Digitisation is also an excellent method of showcasing the prestigious wealth of material that exists within many boxes on the shelves of an archive’s storeroom. This is largely beneficial for everybody involved as it can make the archive much more accessible. The Narrative Reports have been hidden away from view for a long period of time and everybody can now enjoy looking at them for free online. Digitisation may be viewed as a short-term solution to engage the wider populace with the material, but it is actually as long-term as the box at the back of the storeroom. It is essential however, that the importance of the physical collection is never undermined by its digital counterpart. For example, the same piece of paper can be digitised three times in one hundred years, but it can never be photographed again if the original is lost forever. Although it is brilliant that we have improved preservation and access to the collection we have had to think about other aspects of digitisation including cost.
As with any digitisation project time and money has had to be spent on the Hidden histories of a million war time women. It can be quite financially challenging to implement into the day to day running of an archive, but digitisation grants are becoming increasingly available. However crowdfunding such as Kickstarter can provide archives with the financial support they need to purchase equipment and employ additional staff. I have been employed as a full time member of staff that focuses primarily on photographing and editing the Narrative Reports. There are also a number of companies which can take on digitisation work for archives. However the project has involved preparation work and a number a checks to the catalogue records when attaching documents to CALM which would have still been done in house.
While carrying out the project as well as making it easier for the Archivist and Deputy Archivist to answer enquires, since July 2017 they have not had to move from their desks when looking for local information from the period 1938-1943, I have also been able to help them in ways they did not foresee. Digitising the reports has enabled me to spend time amending any mistakes to the packaging of our original copies due to the digitisation process. This may include finding a report with the incorrect year or location. After these mistakes were corrected, it has actually improved the overall accuracy of the collection, which can only be a good thing.

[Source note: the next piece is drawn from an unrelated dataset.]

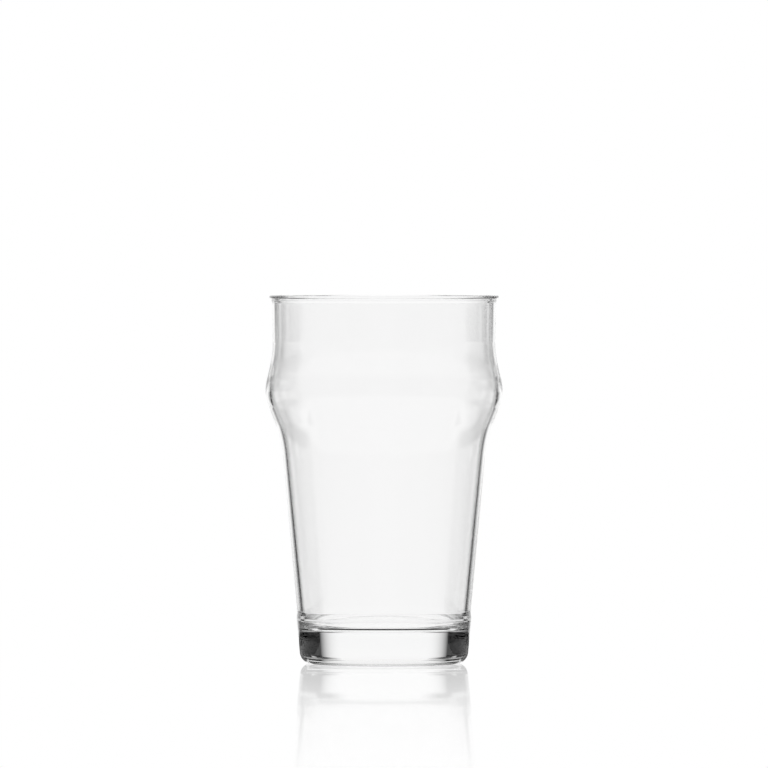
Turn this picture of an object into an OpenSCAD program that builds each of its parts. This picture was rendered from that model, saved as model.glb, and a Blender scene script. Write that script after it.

Overall there are three main aspects to consider the pros and cons of when digitising archival material; these are preservation, access and cost. You may also as I did come across some added bonuses like improving the overall accuracy of your collection. In this week’s blog I have provided a balanced view but I would argue that digitisation is a wonderful method of opening up a particular part of an archival collection. Obtaining access to all things via the internet has become a progressively important part of society and if financially viable, archival digitisation has become an efficient method of improving accessibility.